El pasado jueves pude asistir a un diálogo en el que participó Javier Solana. No tuve ocasión de recabar su opinión sobre la “diplomacia de precisión” que se sacó de la manga la ministra Irene Montero o si se siente cómodo en el “partido de la guerra”. No soy tendente a la melancolía, ni he creído nunca esa verdad axiomática para algunos de que cualquier tiempo pasado fue mejor. Pero salí del encuentro con un ataque de nostalgia del pasado. Se puede discrepar en ciertos aspectos, pero por más que les moleste a algunos y algunas, en la transición disfrutamos de unos dirigentes, desde la izquierda hasta la derecha, que nada tienen que ver con los de ahora. Es innecesario dar nombres. Las comparaciones son odiosas, sobre todo entre mediocridad y brillantez o cuando es imposible hacerlo porque la diferencia de nivel es abismal.
A estas alturas y con la que está cayendo, y desgraciadamente seguirá haciéndolo durante tiempo, importa un rábano si Pere Aragonès acudía o no a la conferencia de presidentes de La Palma. Parece que quería hablar de Ucrania, adonde la Generalitat envió un autobús para repatriar catalanes, ignoramos de cuantos apellidos. Una vez más. Todo hace prever que vuelve a dar la chapa con el referéndum de autodeterminación y la amnistía, al margen del drama humanitario y migratorio que se está viviendo.
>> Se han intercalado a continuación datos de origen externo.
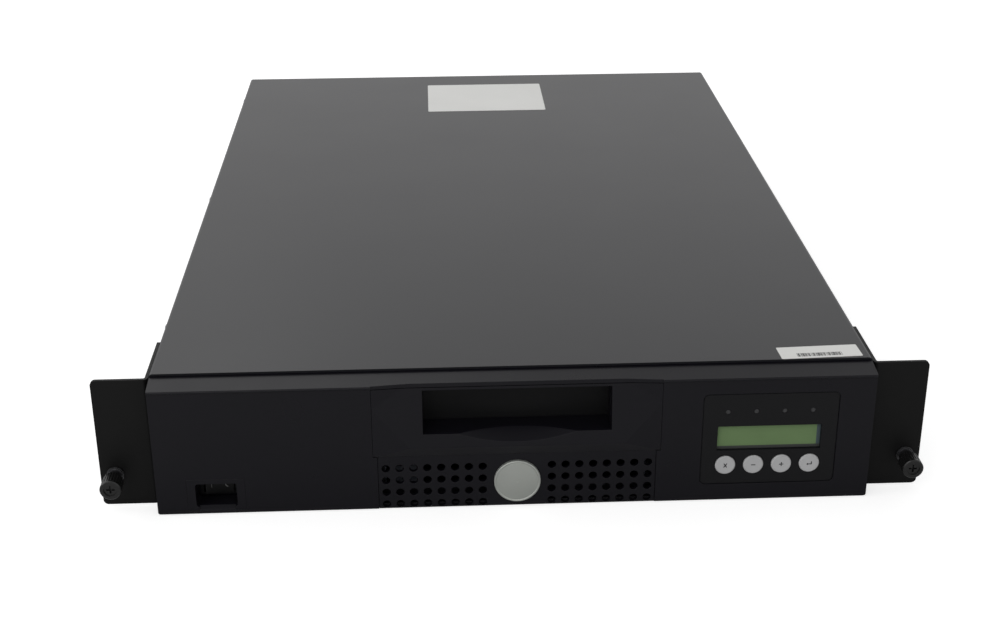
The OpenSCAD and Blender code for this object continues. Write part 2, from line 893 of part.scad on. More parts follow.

Ahora bien, si hay algo fastuoso, por lo absurdo e innecesario, es el debate a propósito de la posible estatua homenaje a Copito de Nieve, el gorila albino considerado ahora un vestigio del colonialismo. Al menos eso ha dejado escrito el Consejo Asesor de Arte Público del Ayuntamiento. Lo preside el teniente de alcalde Jordi Martí, ayer en el PSC, hoy con los comunes y ahora metido a primatólogo y experto en colonialismo; ignoro si es fanático de Frantz Fanon, pero sí que es titular de un blog cuyo inicio reza con una frase tan lamentable como evocadora de viejas realidades: “El aire de la ciudad nos hace libres”. Además, aspirante a suceder a Ada Colau, en caso de que no se presente, como pieza esencial de esa suerte de mecanotubo que es Barcelona en Común, inimaginable sin la pieza que a modo de clave de bóveda ella representa.
A saber qué diría el antropólogo Jordi Sabater Pi, su descubridor y salvador; su hijo lo calificó de “kafkiano”. Así nos vamos entreteniendo con ocurrencias entre las que no es menor la idea del defensor del pueblo barcelonés de habilitar botellódromos. Como ha escrito Ignacio Varela en El Confidencial, “si hay algo que me repugna de esta izquierda inquisitorial es la obscena asimetría moral que practica todos los días del año”.
Los partidos, incluidos estas nuevas formaciones que venían a salvaguardar el mundo de la vieja “casta”, han convertido al electorado, a los ciudadanos en general, en simples nichos de mercado; han mutado en agencia de colocación de los propios. Sus dirigentes parecen empeñados en hacer realidad eso de que “cada vez que hablan, sube el pan”. Hay propuestas y actuaciones que te dejan helado, como bajar la calefacción para ahorrar energía. Tal cual: increíble pero cierto.